До рыжего медленно стало доходить. Лицо капитана окаменело, веснушки застыли, глаза превратились в голубые щелочки.
– Вообще говоря, культура и даже простая грамотность среди туземного населения колонии под названием РФ нынче ниже плинтуса. Особенно обидно не за интеллигенцию русскую, большей частью, продажную, алчную и трусливую. Это про нее товарищ Ульянов-Ленин верно заметил, что она не соль русской нации, а… ее испражнения. Нет, обидно, прежде всего, за офицерство. Вот, еще к примеру: еще при царе среди воспитанных людей в ходу такое словосочетание: «Примите, милостивый государь, мои заверения в глубочайшем к вам почтении». Так обычно заканчивали письма. Потом прижилось сокращение: «Примите и проч.»

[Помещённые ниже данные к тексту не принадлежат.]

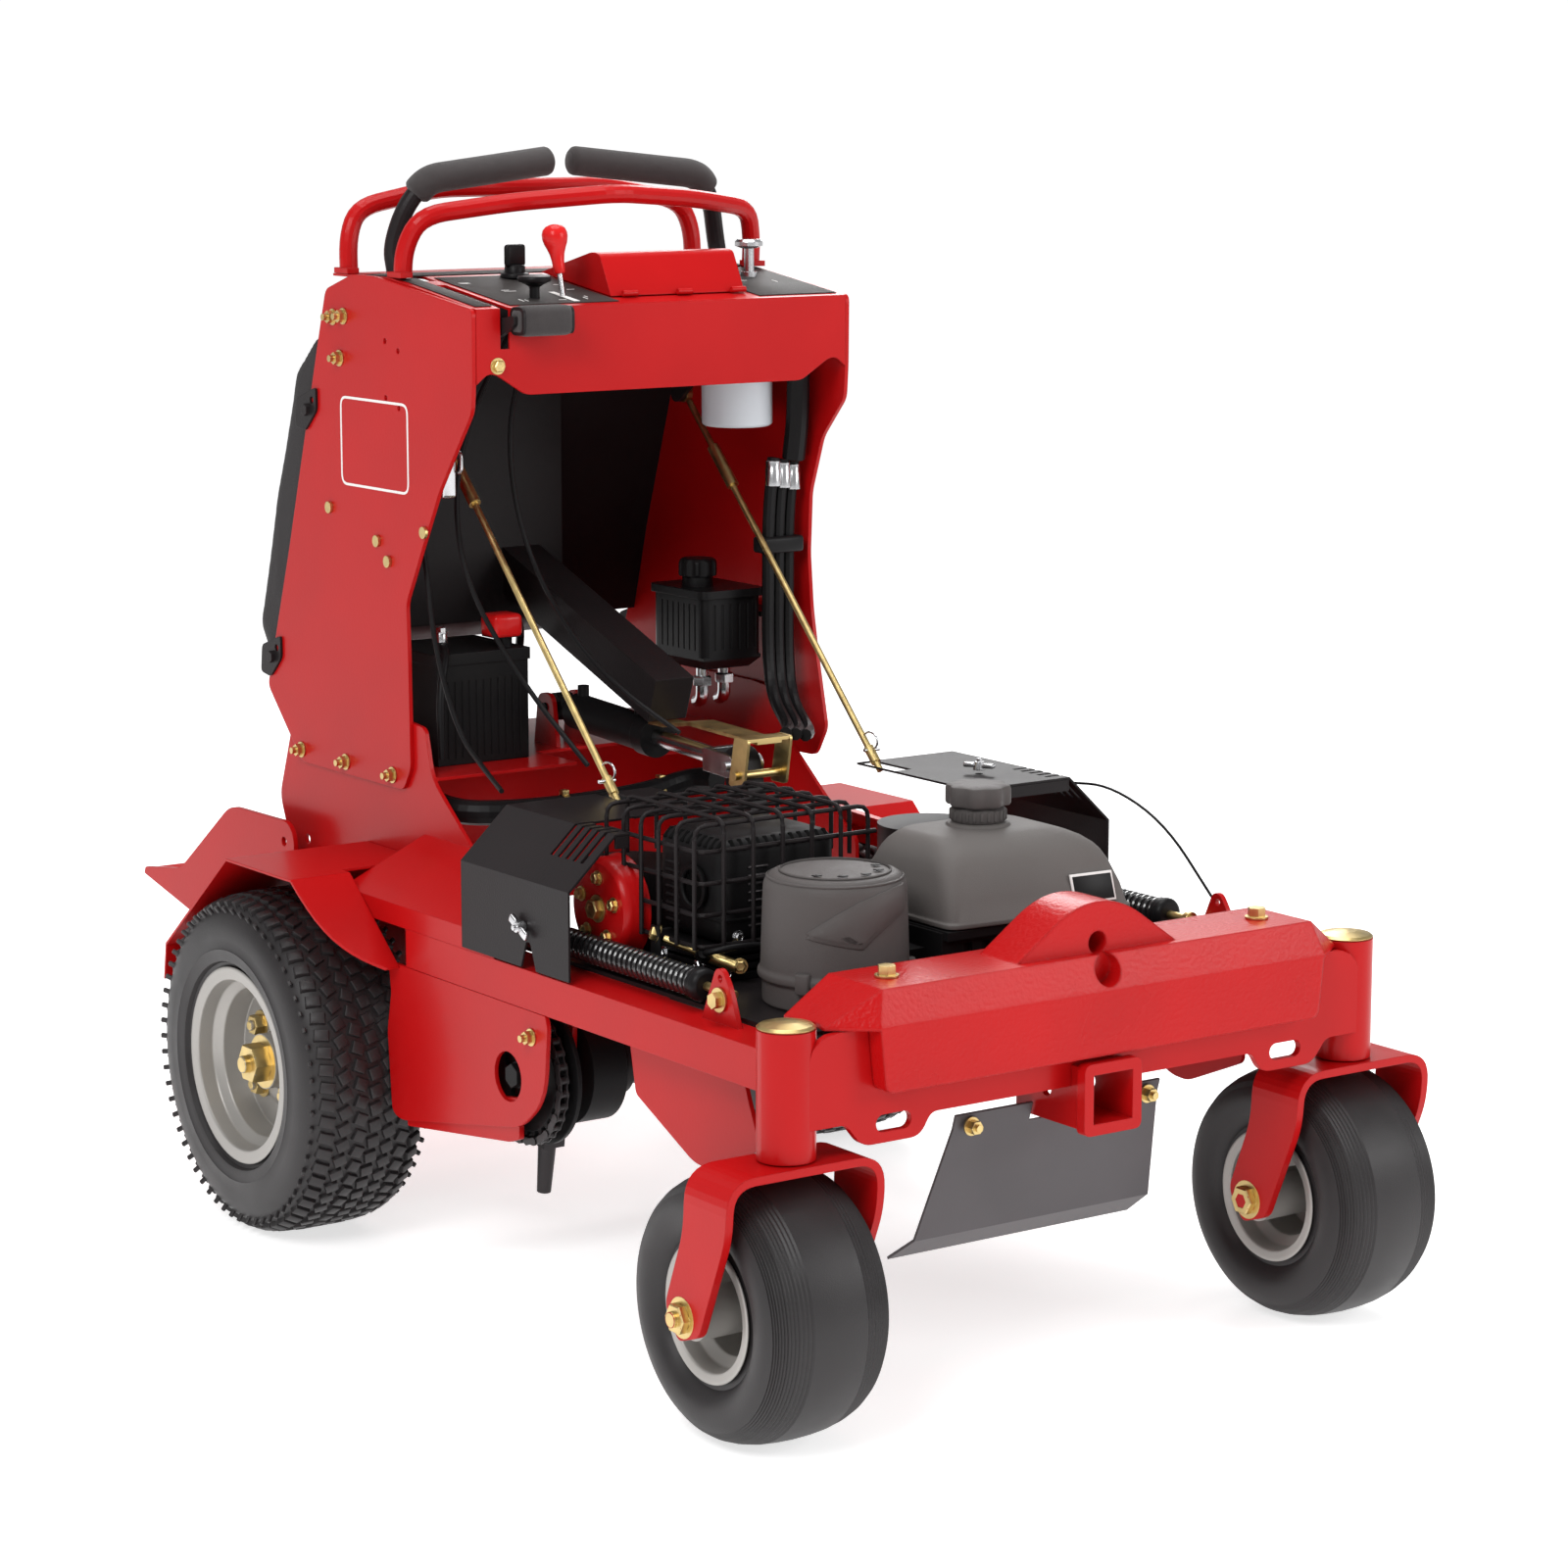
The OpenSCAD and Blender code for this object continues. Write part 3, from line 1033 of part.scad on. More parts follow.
module lift_rod() placed(steel) from_axle() {
    bar(lift_top + 132 * lift_dir, lift_low - 42 * lift_dir, 20);
    // Clevis over the lift arm, with its pin
    translate(lift_low - 46 * lift_dir) translate([-21.4, -6, -13]) cube([42.8, 10, 26]);
    for (x = [-21.4, 14.4]) hull() {
        rod_x(26, x, x + 7, lift_low[1], lift_low[2]);
        translate(lift_low - 46 * lift_dir) translate([x, -6, -13]) cube([7, 10, 26]);
    }
    rod_x(12, -26, 26, lift_low[1], lift_low[2]);
}
module service_latch() placed(zinc) from_axle() {
    // Strap from the support tube forward to a fork with a roller
    side_sheet(strip([[-214, 602], [-245, 602], [-300, 611], [-440, 607]], 4), -17, 34);
    both_sides() side_sheet(soft([[-442, 610], [-414, 611], [-402, 553], [-432, 553]], 5), 27.5, 3.5);
    block(-31, 31, -440, -416, 606, 610);
    rod_x(10, -36, 36, -420, 566);
}

// ---- Springs, hoses and cables ----
module springs() placed(black) both_sides() {
    // Counterbalance spring beside the rail, on its rod
    x = ear_x - 18;
    difference() {
        rod_y(32, x, ear_y + 62, wheelbase - 506, spring_z);
        rod_y(20, x, ear_y + 61, wheelbase - 505, spring_z);
    }
    rod_y(36, x, ear_y + 48, ear_y + 61.7, spring_z);
    rod_y(10, x, ear_y + 8, wheelbase - 498, spring_z);
}
hose_main = [[-232, -40, 512], [-230, -120, 500], [-180, -160, 500], [-90, -170, 500], [10, -170, 504],
    [60, -190, 520], [70, -230, 524]];
hose_far = [[238, -150, 890], [233, -146, 820], [230, -150, 740], [228, -152, 660], [220, -172, 600],
        [200, -240, 572],
    [150, -300, 580]];
cable_a = [[-160, -150, tower_h - 30], [-190, -100, 960], [-206, -90, 860], [-200, -110, 760],
        [-170, -190, 650],
    [-150, -290, 572]];
cable_b = [[-120, -150, tower_h - 30], [-120, -80, 980], [-116, -70, 880], [-96, -84, 780],
        [-76, -150, 690], [-60, -230, 640],
    [-30, -300, 600]];
cable_c = [[-246, -60, 880], [-240, -85, 790], [-236, -90, 700], [-240, -150, 600], [-262, -250, 570],
        [-290, -330, 562]];
lanyard = [[336, -562, 542], [337, -640, 550], [335, -740, 521], [341, -815, 448]];
module hoses_and_cables() placed(black) from_axle() {
    swept(route(hose_main, 50, 6), 15, 12);
    for (i = [0:2]) swept(route(shifted(hose_far, [-i * 16, -i * 2, i * 3]), 60, 6), 7.5, 10, [1, 0.3, 0.1]);
    swept(route([[228, -175, 1000], [234, -165, 940], [234, -156, 894]], 60, 5), 14, 12, [1, 0.3, 0.1]);
    for (p = [cable_a, cable_b, cable_c]) swept(route(p, 90, 8), 3, 8, [1, 0.3, 0.1]);
    swept(route(lanyard, 70, 6), 1.6, 8, [1, 0.3, 0.1]);
}

// ---- Operator's platform ----
module platform_plate() {
    r = platform_reach;
    outline = soft([[160, pivot_z + 6], [176, pivot_z + 26], [328, pivot_z + 24], [r - 105, 345],
            [r - 4, 331], [r, 322],
        [r - 147, 290], [250, 290], [166, 396]], [14, 12, 20, 14, 4, 3, 10, 14, 14], 5);
    difference() {
        side_sheet(outline, platform_w / 2 - 6, 6);
        rod_x(12 + 2 * fit, 0, platform_w, pivot_y, pivot_z);
    }
}
module platform() placed(red) from_axle() {
    r = platform_reach;
    both_sides() platform_plate();
    side_sheet(strip([[252, 320], [256, 290.5], [r - 147, 290.5], [r - 1, 324]],
            5), -platform_w / 2 + 6.01, platform_w - 12.02);
    for (y = [280:40:400]) block(-220, 220, y, y + 10, 295, 300);
}

main_frame();
hitch_receiver();
front_weight();
front_guard();
chassis_sides();
fenders();
engine_deck();
fasteners();
caster_fork_right();
caster_fork_left();
caster_tyre_right();
caster_tyre_left();
caster_rim_right();
caster_rim_left();
drive_tyre_right();
drive_tyre_left();
drive_rim_right();
drive_rim_left();
drive_hub_right();
drive_hub_left();
drive_motors();
tower_sides();
tower_front();
rear_panel();
hand_bars();
thigh_pad();
pad_brackets();
drive_lever_right();
drive_lever_left();
lever_grip_right();
lever_grip_left();
control_rod_right();
control_rod_left();
throttle_lever();
choke_knob();
ignition_key();
head_lever();
console_lid();
depth_knob();
engine_block();
muffler();
muffler_guard();
air_cleaner();
fuel_tank();
fuel_cap();
belt_covers();
battery();
hydraulic_tank();
tank_cap();
oil_filter();
tine_head();
tine_rotor();
tine_drive();
drive_chain();
lift_cylinder();
lift_rod();
platform();
hoses_and_cables();
springs();
service_latch();
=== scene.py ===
import math
import bpy
from mathutils import Matrix, Vector


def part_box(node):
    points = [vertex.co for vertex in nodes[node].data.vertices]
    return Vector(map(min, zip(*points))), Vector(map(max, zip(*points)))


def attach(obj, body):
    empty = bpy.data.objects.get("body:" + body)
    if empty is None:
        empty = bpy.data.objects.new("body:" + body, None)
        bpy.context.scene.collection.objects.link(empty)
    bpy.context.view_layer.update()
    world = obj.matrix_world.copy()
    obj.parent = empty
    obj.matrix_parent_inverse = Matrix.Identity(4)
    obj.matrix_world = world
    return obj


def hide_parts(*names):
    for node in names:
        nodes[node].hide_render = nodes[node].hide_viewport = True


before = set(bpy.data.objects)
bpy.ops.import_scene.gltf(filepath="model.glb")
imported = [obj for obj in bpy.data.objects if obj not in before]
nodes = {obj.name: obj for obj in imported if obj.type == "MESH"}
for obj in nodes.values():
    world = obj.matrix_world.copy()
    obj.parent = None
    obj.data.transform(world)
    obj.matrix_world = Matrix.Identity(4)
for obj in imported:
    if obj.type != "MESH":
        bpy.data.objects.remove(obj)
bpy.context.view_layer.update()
axleY = (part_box("drive_tyre_right")[0].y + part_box("drive_tyre_right")[1].y) / 2  # rear axle, along the machine
swivelY = axleY - 1.0  # caster swivel line


# Finishes: patterns on object coordinates
def srgb(r, g, b):
    return tuple((c / 255 / 12.92 if c <= 10 else ((c / 255 + 0.055) / 1.055) ** 2.4) for c in (r, g, b)) + (1,)


def makeFinish(name, colour, rough=0.4, metal=0.0, coat=0.0, grain=200, bump=0.0, mottle=0.0, mottleSize=8,
               spec=0.14, soften=0.0, sheen=0.0):
    made = bpy.data.materials.new(name)
    made.use_nodes = True
    tree = made.node_tree
    shader = tree.nodes["Principled BSDF"]
    shader.inputs["Base Color"].default_value = colour
    shader.inputs["Roughness"].default_value = rough
    shader.inputs["Metallic"].default_value = metal
    shader.inputs["Coat Weight"].default_value = coat
    shader.inputs["Coat Roughness"].default_value = 0.1
    shader.inputs["Specular IOR Level"].default_value = spec
    if sheen:
        shader.inputs["Sheen Weight"].default_value = sheen
    place = tree.nodes.new("ShaderNodeTexCoord")

    def noise(size, detail):
        cloud = tree.nodes.new("ShaderNodeTexNoise")
        cloud.inputs["Scale"].default_value = size
        cloud.inputs["Detail"].default_value = detail
        tree.links.new(place.outputs["Object"], cloud.inputs["Vector"])
        return cloud.outputs["Fac"]

    if mottle:  # slightly uneven tone, in colour and in roughness
        spread = tree.nodes.new("ShaderNodeMapRange")
        spread.inputs["From Min"].default_value, spread.inputs["From Max"].default_value = 0.3, 0.7
        spread.inputs["To Min"].default_value, spread.inputs["To Max"].default_value = 1 - mottle, 1 + mottle
        tree.links.new(noise(mottleSize, 6), spread.inputs["Value"])
        tint = tree.nodes.new("ShaderNodeVectorMath")
        tint.operation = "SCALE"
        tint.inputs[0].default_value = colour[:3]
        tree.links.new(spread.outputs["Result"], tint.inputs["Scale"])
        tree.links.new(tint.outputs["Vector"], shader.inputs["Base Color"])
        uneven = tree.nodes.new("ShaderNodeMath")
        uneven.operation = "MULTIPLY"
        uneven.inputs[1].default_value = rough
        tree.links.new(spread.outputs["Result"], uneven.inputs[0])
        tree.links.new(uneven.outputs["Value"], shader.inputs["Roughness"])
    surface = None
    if soften:  # rounds the look of folded and cut edges
        rounded = tree.nodes.new("ShaderNodeBevel")
        rounded.samples = 4
        rounded.inputs["Radius"].default_value = soften
        surface = rounded.outputs["Normal"]
    if bump:
        lift = tree.nodes.new("ShaderNodeBump")
        lift.inputs["Strength"].default_value = bump
        lift.inputs["Distance"].default_value = 0.001
        tree.links.new(noise(grain, 3), lift.inputs["Height"])
        if surface:
            tree.links.new(surface, lift.inputs["Normal"])
        surface = lift.outputs["Normal"]
    if surface:
        tree.links.new(surface, shader.inputs["Normal"])
    return made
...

– Вот как! – удивилась Марина. – А я-то все голову ломаю, особенно, у Чехова: «Примите и пр.» Что за «пр.» такое?
– Или такая фраза – при расставании: «Честь имею кланяться». Опять пошло сокращение. Особенно среди офицерства. Щелкнул каблуками, резко склонил голову: «Честь имею!» То есть, для меня большая честь была повидать вас, а теперь откланяться. Нынешнее малограмотное и тупое руссияньское офицерство вцепилось в словечко и рявкает направо и налево: «Честь имею!» Подразумевается: «Имею, в отличие от вас». То есть: «Я не проститутка, а честная девушка, хотя и с десятилетним стажем работы в доме терпимости».
Рыжий кавторанг Саша запыхтел, веснушки превратились в одно коричневое пятно. Он резко повернулся и двинулся к рубке, отдавая на ходу какие-то приказания матросам.
– Как тебе не стыдно! – возмутилась Марина. – За что ты его?
– За что? – недобро усмехнулся Мышкин. – Пусть спасибо скажет, что я ему харю не начистил и за борт не бросил.